In 2007 Dr. Julian Linnell was appointed second executive director of AFM. English by birth, Dr. Linnell focused his efforts on mobilizing churches, mentoring individuals and sending missionaries to ethnic groups in a region stretching from North Africa, through the Middle East to Southeast Asia. Prior to AFM, he served as a cross-cultural missionary in Southeast Asia.

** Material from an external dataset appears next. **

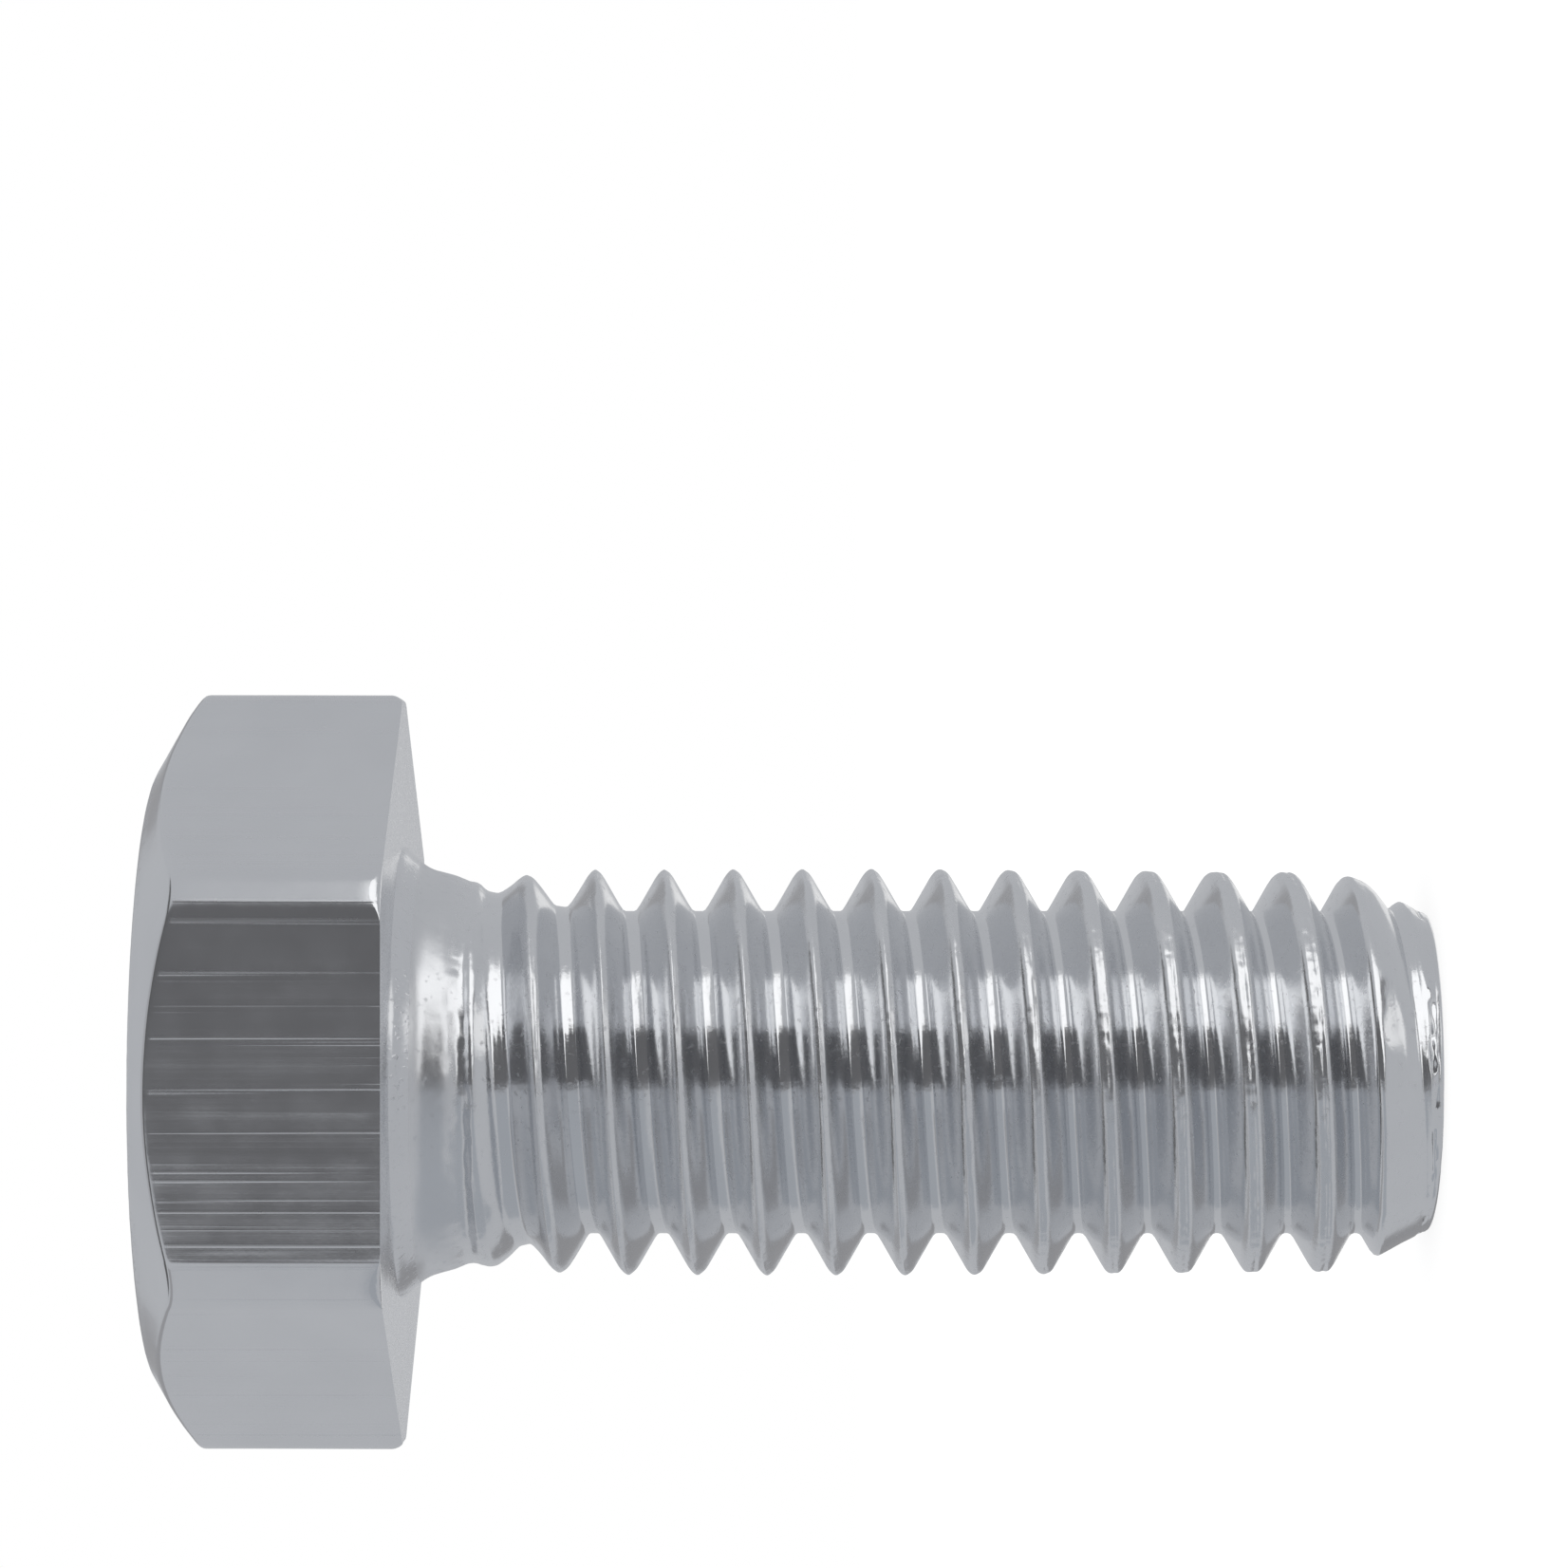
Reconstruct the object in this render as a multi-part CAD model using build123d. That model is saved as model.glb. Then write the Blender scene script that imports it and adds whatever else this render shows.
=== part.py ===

The Rev. Christopher Royer was named third executive director of AFM in June 2014. Prior to his call to Anglican Frontier Missions, Rev. Royer developed a contagious passion for the unreached and a sensitivity to cross-cultural evangelism while serving and planting churches among Muslims in the Middle East.

== Methods ==

Anglican Frontier Missions partners with members of the Anglican Communion from around the world to serve as a catalyst to provinces, dioceses, churches, and individuals so that the Gospel extends to all. There are approximately 104 million Anglicans in the world. Anglican Frontier Missions also works with other organizations, denominations, and Christian groups who share its biblical values and strategic vision to see the Good News rooted in hearts and minds of peoples who have limited, or no, access to the Gospel.

Anglican Frontier Missions sends missionaries to the largest and least-evangelized people groups in the world. Anglican Frontier Missions accepts missionaries from any Bible-believing denominational background.